* **SET TASK**: Copy exactly the lines from the start of the data below through the one that carries "pad_count = 6; // [3:1:10]", and only those.

* **DATA SHOWN**:
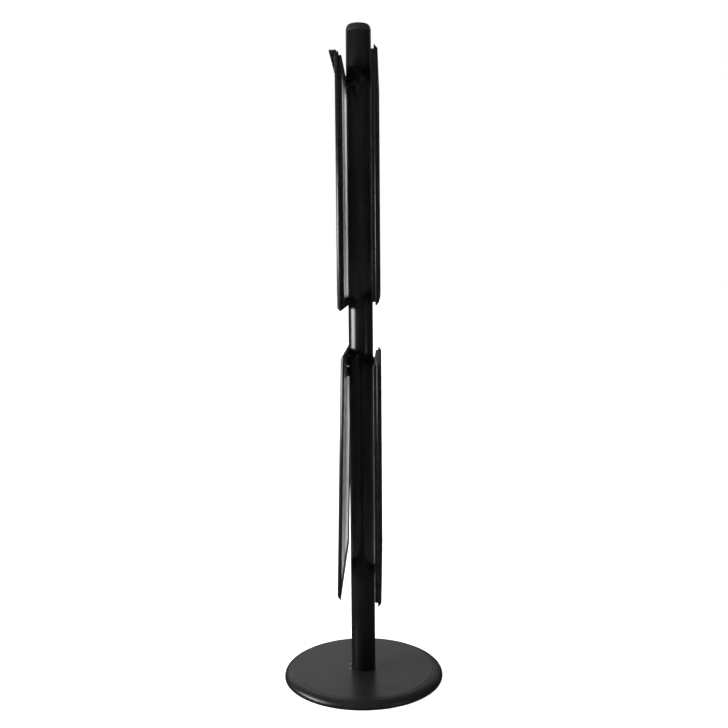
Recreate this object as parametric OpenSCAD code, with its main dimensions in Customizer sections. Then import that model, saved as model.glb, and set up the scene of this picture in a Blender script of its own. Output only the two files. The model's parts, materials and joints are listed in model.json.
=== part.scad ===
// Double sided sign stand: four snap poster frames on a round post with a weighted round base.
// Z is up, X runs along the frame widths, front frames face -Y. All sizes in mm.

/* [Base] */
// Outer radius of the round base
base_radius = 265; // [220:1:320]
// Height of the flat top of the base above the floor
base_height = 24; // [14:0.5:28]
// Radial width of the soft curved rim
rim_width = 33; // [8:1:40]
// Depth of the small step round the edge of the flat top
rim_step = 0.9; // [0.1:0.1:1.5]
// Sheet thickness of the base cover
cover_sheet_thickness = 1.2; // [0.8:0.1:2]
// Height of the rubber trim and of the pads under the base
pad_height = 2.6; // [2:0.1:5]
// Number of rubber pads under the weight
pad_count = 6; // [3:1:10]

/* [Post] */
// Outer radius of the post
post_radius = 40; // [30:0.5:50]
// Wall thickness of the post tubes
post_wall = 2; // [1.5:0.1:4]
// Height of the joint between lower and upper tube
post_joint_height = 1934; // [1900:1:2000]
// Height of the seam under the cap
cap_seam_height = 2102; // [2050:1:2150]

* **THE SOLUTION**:
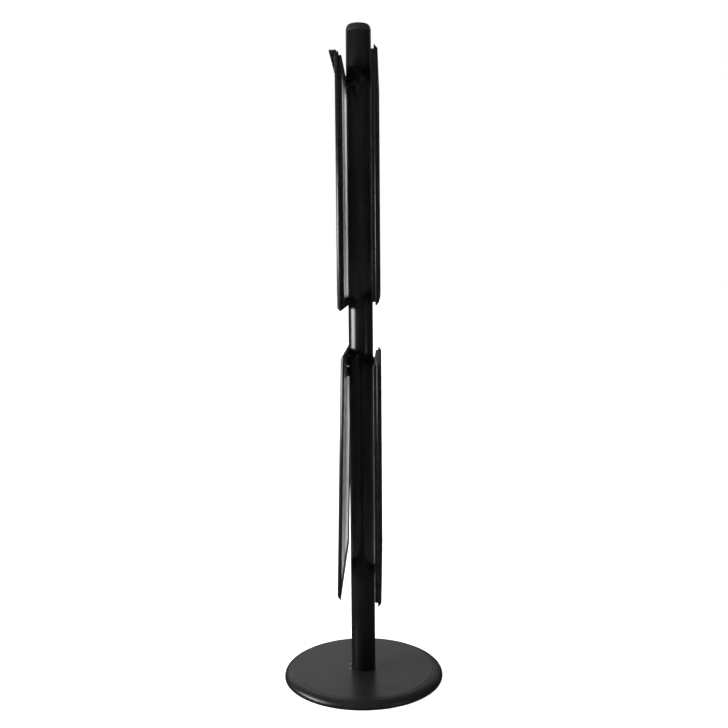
Recreate this object as parametric OpenSCAD code, with its main dimensions in Customizer sections. Then import that model, saved as model.glb, and set up the scene of this picture in a Blender script of its own. Output only the two files. The model's parts, materials and joints are listed in model.json.
=== part.scad ===
// Double sided sign stand: four snap poster frames on a round post with a weighted round base.
// Z is up, X runs along the frame widths, front frames face -Y. All sizes in mm.

/* [Base] */
// Outer radius of the round base
base_radius = 265; // [220:1:320]
// Height of the flat top of the base above the floor
base_height = 24; // [14:0.5:28]
// Radial width of the soft curved rim
rim_width = 33; // [8:1:40]
// Depth of the small step round the edge of the flat top
rim_step = 0.9; // [0.1:0.1:1.5]
// Sheet thickness of the base cover
cover_sheet_thickness = 1.2; // [0.8:0.1:2]
// Height of the rubber trim and of the pads under the base
pad_height = 2.6; // [2:0.1:5]
// Number of rubber pads under the weight
pad_count = 6; // [3:1:10]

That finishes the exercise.